Critical Overview
From the time it was published until the twentyfirst century, The Waste Land has inspired both passion and hatred. Jewel Spears Brooker sums it up best in her entry on Eliot for Dictionary of Literary Biography: “The Waste Land was taken by some critics as a tasteless joke, by others as a masterpiece expressing the disillusionment of a generation. As far as Eliot was concerned, it was neither.” As many critics have cited, Eliot viewed the poem as a catharsis, a way to release much of his frustration and stress that had ultimately led to his nervous breakdown.
Yet, while this is what Eliot said, his decision to include extensive notes with the poem, which identified the source of many of the poem’s obscure or confusing references, seemed to ascribe great meaning to the poem. The author notes also invited negative criticism. Many critics, like Conrad Aiken, felt that Eliot’s notes—and indeed, many of the references in the poem itself—were unnecessary. As Aiken notes in his now-famous 1922 review in New Republic: “Mr. Eliot’s sense of the literary past has become so overmastering as almost to constitute the motive of the work.” Aiken sees this approach as involving “a kind of idolatry of literature with which it is a little difficult to sympathize.” As testament to the complexity and controversy of the poem, however, Aiken’s overall review is positive. He notes that Eliot’s focus on all of these references “has colored an important and brilliant piece of work.” Yet, Aiken says that, when these “reservations have all been made, we accept The Waste Land as one of the most moving and original poems of our time.”
In fact, the originality of the poem is key to understanding the divided reactions that it received. The poem is largely credited with helping launch the modern literature movement, a fact that cannot be understated and about which many critics speak in grand terms. For example, Nancy Duvall Hargrove says in her entry on Eliot for Dictionary of Literary Biography, the poem’s “originality shook the foundations of the literary world.” Likewise, in America James S. Torrens says, “A bombshell burst upon the world of modern poetry 75 years ago.” And in his New York Review of Books review of the 1971 restored and expanded version of The Waste Land, Richard Ellmann says of Eliot, “Lloyd’s most famous bank clerk revalued the poetic currency” with the initial publication of his poem.
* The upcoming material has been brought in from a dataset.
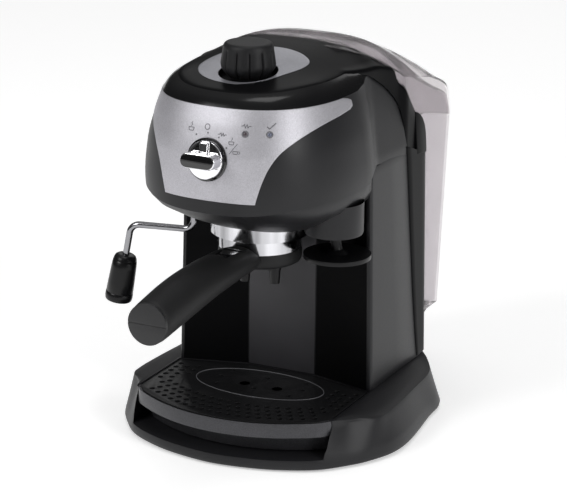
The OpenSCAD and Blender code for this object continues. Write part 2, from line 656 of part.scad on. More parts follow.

Yet the aspects of the poem that make it “modern” also have led to the greatest amount of confusion and conflict among critics. As Helen Vendler says in her Time article on Eliot, the poem’s many references focus on the past, but it is “a past so disarranged—with the Buddha next to St. Augustine, and Ovid next to Wagner—that a reader felt thrust into a time machine of disorienting simultaneity.” This focus on the past seemed to be intentional, as John Xiros Cooper discusses in his book T. S. Eliot and the Politics of Voice: The Argument of ‘The Waste Land.’ Cooper says
Unlike the older generation, who saw in events like the Great War the passing of a golden age, Eliot saw only that the golden age was itself a heap of absurd sociopolitical axioms and perverse misreadings of the cultural past that had proved in the last instance to be made of the meanest alloy.
In other words, Eliot was rebelling against the tendency to glorify the past. He wanted to demonstrate that the past was gritty and real, especially the recent past events of World War I. By demythologizing the events of the past, Eliot forces his readers to focus on the grim realities of his postwar present.